● **Exercise task**: Quote the lines exactly, starting with the line that contains "field = rush_field(rail, *inner[name])" and ending with the line that contains "before = set(bpy.data.objects)", and leave out all other lines.

## begin Entries

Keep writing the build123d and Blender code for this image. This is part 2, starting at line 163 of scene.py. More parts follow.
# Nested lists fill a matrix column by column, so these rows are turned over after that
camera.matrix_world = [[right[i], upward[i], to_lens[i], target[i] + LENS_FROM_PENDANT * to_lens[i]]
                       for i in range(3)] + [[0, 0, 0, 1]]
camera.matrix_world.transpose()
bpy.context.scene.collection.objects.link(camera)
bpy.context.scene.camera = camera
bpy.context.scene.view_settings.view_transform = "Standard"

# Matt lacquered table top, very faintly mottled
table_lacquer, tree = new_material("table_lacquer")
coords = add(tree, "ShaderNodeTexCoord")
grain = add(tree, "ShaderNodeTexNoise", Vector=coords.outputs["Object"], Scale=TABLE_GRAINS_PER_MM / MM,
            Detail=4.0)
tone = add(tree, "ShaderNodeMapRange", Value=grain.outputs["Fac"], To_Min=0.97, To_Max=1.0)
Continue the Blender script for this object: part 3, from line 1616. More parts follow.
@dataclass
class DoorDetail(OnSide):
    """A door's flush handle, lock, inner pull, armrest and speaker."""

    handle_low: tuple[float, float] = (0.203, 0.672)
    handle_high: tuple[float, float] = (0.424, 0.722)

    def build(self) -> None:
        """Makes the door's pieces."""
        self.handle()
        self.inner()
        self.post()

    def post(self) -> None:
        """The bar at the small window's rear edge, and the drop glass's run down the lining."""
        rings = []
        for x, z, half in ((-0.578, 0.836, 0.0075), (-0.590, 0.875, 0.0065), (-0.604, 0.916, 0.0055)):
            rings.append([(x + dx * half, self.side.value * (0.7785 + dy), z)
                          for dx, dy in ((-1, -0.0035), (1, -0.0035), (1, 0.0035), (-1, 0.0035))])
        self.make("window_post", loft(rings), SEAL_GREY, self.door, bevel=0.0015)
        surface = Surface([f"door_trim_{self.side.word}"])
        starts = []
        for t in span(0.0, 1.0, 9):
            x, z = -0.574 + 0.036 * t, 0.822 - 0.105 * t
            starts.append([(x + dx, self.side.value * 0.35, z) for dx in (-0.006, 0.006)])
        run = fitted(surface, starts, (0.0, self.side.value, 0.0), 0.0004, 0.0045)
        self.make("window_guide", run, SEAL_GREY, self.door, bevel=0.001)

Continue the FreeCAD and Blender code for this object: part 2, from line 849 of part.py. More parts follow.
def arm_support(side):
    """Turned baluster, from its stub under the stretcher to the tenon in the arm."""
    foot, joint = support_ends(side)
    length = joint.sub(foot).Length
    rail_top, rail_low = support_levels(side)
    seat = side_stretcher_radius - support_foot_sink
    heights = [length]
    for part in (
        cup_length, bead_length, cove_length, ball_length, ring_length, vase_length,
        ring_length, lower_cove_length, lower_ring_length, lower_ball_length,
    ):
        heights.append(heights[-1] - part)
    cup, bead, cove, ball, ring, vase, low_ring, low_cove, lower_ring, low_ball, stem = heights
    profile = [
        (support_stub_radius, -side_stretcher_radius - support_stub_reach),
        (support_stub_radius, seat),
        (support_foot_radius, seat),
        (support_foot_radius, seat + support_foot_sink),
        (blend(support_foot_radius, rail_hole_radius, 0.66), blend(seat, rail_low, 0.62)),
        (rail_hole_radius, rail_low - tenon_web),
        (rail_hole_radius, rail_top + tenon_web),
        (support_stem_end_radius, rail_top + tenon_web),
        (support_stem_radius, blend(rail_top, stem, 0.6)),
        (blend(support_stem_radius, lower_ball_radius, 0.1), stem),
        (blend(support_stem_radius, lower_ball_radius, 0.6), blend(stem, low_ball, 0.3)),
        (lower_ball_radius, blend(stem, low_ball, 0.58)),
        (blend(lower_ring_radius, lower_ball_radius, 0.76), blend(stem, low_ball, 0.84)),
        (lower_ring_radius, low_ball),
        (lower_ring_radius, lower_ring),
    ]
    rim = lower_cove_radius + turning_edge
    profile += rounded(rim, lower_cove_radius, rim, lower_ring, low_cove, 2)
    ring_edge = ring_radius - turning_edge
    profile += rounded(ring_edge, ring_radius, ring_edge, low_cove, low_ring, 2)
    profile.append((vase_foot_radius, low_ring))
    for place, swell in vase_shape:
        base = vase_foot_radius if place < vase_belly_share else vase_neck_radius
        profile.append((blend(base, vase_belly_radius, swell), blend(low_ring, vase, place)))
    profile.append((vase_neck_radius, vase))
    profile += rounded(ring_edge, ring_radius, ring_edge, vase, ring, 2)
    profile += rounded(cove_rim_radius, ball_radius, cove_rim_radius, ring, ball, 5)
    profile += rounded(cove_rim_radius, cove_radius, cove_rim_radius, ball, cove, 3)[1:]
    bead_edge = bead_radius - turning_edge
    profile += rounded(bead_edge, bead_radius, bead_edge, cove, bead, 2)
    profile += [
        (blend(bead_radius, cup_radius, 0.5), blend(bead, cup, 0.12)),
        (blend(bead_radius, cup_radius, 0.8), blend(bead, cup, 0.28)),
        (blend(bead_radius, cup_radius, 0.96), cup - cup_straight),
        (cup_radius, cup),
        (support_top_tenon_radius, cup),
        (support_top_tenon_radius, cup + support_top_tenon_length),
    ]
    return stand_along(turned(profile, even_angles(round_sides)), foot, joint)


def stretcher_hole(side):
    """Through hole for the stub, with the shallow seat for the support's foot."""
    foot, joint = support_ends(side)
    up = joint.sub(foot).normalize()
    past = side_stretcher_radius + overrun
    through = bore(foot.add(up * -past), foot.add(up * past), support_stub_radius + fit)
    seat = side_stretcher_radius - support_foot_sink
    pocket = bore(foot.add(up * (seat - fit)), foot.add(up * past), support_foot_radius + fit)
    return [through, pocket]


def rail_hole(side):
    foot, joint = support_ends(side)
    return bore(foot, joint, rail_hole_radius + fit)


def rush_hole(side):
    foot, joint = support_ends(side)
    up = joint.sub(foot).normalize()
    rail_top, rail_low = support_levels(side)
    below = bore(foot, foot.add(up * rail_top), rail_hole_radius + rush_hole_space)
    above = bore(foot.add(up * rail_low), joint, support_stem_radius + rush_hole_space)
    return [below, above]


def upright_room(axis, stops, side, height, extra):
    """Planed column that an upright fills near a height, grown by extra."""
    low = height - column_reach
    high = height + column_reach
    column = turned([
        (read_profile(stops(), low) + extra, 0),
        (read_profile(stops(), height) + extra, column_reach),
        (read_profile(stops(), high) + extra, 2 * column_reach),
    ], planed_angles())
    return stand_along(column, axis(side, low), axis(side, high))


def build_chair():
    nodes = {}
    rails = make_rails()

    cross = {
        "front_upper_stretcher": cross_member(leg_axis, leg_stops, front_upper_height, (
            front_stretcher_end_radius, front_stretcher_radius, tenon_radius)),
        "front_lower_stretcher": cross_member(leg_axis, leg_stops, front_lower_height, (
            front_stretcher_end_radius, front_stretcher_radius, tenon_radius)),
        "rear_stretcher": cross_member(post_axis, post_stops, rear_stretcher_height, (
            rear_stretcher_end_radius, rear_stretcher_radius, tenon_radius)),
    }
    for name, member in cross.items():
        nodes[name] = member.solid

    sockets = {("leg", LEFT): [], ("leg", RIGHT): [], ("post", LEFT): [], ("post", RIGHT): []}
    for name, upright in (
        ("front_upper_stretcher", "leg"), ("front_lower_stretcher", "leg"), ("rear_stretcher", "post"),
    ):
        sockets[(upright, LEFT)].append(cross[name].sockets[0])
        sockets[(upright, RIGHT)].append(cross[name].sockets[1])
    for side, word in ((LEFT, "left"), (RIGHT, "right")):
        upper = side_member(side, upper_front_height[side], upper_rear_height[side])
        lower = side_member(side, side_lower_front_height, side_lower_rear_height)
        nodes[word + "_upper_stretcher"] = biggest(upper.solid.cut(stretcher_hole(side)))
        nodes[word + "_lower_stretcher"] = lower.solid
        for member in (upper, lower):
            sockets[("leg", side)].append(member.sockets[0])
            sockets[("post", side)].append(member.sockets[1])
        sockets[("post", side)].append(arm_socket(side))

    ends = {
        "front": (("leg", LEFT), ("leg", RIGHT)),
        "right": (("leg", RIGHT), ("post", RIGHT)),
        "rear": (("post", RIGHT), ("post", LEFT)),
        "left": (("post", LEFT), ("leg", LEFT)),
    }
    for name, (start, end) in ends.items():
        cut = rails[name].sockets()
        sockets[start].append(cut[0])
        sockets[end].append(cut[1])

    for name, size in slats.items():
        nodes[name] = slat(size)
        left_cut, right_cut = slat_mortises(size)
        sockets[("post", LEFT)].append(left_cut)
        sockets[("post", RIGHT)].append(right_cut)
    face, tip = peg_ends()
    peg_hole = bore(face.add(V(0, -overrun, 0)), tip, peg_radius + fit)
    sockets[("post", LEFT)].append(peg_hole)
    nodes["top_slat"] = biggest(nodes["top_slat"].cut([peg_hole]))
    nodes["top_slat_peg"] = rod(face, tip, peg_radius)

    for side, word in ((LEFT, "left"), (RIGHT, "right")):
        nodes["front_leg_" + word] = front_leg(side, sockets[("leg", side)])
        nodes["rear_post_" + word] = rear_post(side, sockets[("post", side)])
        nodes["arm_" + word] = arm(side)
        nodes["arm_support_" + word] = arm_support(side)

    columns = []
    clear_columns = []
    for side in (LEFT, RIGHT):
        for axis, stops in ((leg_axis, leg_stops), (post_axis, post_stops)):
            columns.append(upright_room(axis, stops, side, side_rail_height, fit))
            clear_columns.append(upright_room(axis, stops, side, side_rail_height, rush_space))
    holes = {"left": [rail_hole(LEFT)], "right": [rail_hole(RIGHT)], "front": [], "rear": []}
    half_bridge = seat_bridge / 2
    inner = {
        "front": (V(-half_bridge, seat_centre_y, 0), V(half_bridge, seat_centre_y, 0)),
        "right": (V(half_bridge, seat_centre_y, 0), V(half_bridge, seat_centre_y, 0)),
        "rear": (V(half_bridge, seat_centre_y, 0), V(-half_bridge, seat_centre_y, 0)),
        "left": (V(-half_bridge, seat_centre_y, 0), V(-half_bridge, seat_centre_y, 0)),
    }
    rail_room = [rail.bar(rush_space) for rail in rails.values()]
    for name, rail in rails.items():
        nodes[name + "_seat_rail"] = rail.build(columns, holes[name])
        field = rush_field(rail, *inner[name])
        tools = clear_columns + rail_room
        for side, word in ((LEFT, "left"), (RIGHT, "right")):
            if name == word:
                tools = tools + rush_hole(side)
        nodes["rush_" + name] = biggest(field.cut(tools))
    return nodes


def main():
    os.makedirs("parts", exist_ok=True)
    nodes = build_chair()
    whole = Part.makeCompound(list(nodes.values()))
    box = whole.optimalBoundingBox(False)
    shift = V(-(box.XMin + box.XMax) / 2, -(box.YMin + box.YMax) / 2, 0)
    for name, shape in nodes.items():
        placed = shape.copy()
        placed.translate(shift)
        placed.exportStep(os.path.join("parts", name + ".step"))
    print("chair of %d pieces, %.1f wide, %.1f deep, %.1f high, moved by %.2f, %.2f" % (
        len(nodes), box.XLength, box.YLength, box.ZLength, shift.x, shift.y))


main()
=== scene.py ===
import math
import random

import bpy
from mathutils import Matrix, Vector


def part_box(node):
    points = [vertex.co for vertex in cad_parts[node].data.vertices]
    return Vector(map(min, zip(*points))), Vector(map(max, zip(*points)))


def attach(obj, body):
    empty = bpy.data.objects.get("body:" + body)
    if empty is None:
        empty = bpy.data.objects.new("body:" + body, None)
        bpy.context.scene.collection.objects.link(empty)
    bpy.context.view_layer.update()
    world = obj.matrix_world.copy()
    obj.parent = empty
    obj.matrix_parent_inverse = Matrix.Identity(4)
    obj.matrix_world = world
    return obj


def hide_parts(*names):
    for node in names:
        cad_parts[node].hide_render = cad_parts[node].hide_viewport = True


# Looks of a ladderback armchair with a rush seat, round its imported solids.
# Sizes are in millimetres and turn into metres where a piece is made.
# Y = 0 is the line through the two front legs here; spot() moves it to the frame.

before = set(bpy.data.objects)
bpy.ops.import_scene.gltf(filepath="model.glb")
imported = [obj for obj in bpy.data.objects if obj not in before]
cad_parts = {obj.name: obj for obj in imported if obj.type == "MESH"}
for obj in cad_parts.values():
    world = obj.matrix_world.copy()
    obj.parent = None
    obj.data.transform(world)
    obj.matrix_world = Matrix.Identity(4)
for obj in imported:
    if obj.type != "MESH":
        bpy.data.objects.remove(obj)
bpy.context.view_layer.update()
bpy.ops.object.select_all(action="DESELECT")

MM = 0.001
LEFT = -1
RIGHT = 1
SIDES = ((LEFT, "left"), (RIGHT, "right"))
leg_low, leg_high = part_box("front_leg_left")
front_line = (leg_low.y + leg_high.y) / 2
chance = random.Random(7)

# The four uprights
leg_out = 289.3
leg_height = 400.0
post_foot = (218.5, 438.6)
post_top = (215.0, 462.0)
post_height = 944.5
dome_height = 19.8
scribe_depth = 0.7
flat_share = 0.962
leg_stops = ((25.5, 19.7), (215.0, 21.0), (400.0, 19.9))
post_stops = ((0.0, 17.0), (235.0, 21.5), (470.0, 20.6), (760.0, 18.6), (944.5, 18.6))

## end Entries

● **Correct answer**:
        field = rush_field(rail, *inner[name])
        tools = clear_columns + rail_room
        for side, word in ((LEFT, "left"), (RIGHT, "right")):
            if name == word:
                tools = tools + rush_hole(side)
        nodes["rush_" + name] = biggest(field.cut(tools))
    return nodes


def main():
    os.makedirs("parts", exist_ok=True)
    nodes = build_chair()
    whole = Part.makeCompound(list(nodes.values()))
    box = whole.optimalBoundingBox(False)
    shift = V(-(box.XMin + box.XMax) / 2, -(box.YMin + box.YMax) / 2, 0)
    for name, shape in nodes.items():
        placed = shape.copy()
        placed.translate(shift)
        placed.exportStep(os.path.join("parts", name + ".step"))
    print("chair of %d pieces, %.1f wide, %.1f deep, %.1f high, moved by %.2f, %.2f" % (
        len(nodes), box.XLength, box.YLength, box.ZLength, shift.x, shift.y))


main()
=== scene.py ===
import math
import random

import bpy
from mathutils import Matrix, Vector


def part_box(node):
    points = [vertex.co for vertex in cad_parts[node].data.vertices]
    return Vector(map(min, zip(*points))), Vector(map(max, zip(*points)))


def attach(obj, body):
    empty = bpy.data.objects.get("body:" + body)
    if empty is None:
        empty = bpy.data.objects.new("body:" + body, None)
        bpy.context.scene.collection.objects.link(empty)
    bpy.context.view_layer.update()
    world = obj.matrix_world.copy()
    obj.parent = empty
    obj.matrix_parent_inverse = Matrix.Identity(4)
    obj.matrix_world = world
    return obj


def hide_parts(*names):
    for node in names:
        cad_parts[node].hide_render = cad_parts[node].hide_viewport = True


# Looks of a ladderback armchair with a rush seat, round its imported solids.
# Sizes are in millimetres and turn into metres where a piece is made.
# Y = 0 is the line through the two front legs here; spot() moves it to the frame.

before = set(bpy.data.objects)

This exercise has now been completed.